The second bottle was markedly different right off the bat. The color was a royal purple (still not the deep red/rust brown one would expect) and it smelled more concentrated. The dark fruit flavors mixed with licorice, earth and spice were much more evident. While this still lacked that wonderful "Barolo-ness" we all craved and this time resembling more of a middle aged Barbera, it was delicious and matched beautifully with our main courses, which were mostly meat or mushroom-centric.

This is when Paul, who brought the wine, told us that the 2 bottles had each been stored differently. One was in a country cellar with no temperature control, the other was in a bonafide wine warehouse kept at 55 degrees. But he wasn't sure which one we opened first! While convention tells us to think the second bottle was the one that had been kept "properly," this might not be the case. Both were lacking the structured flavors and tannins he had laid those bottles down for so long to achieve in the first place. But the second bottle felt heavier and fruitier, maybe that was the one that had been exposed to more heat. Being "cooked" a little might have been beneficial to a weaker wine.
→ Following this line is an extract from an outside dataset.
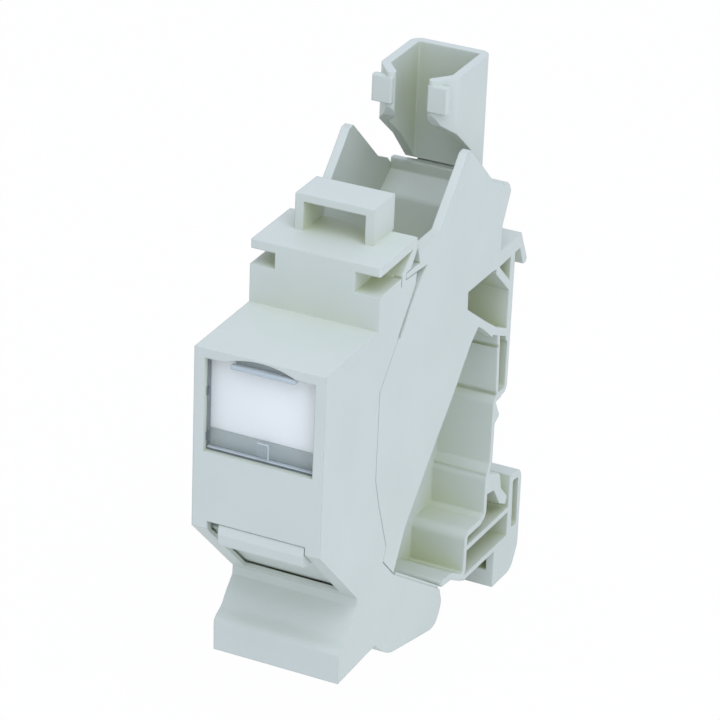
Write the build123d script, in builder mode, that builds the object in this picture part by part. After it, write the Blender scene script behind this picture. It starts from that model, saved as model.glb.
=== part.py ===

There was still most of my glass of Chianti left, so I decided to take a sip. Guess what? The now hour and a half later made all the difference. Ruffino had been revived with the air and all the pretty flavors came to life, though granted, didn't linger long. I found myself very thankful I'd left some to gather its strength when no one else did. Another big surprise that doesn't add up with what we've been taught. That wine seemed totally DOA and was instead just pretending.

In all, another great celebration in a year of milestones. Plus it's been wonderful to have my uncle around and giggle in a corner with him during these festivities. Sure gonna miss him in October when he goes back to Israel. But at least there are a couple of weeks left to hang out and seem him in far better health than when he arrived. Cheers to my mom and double cheers to everyone's health!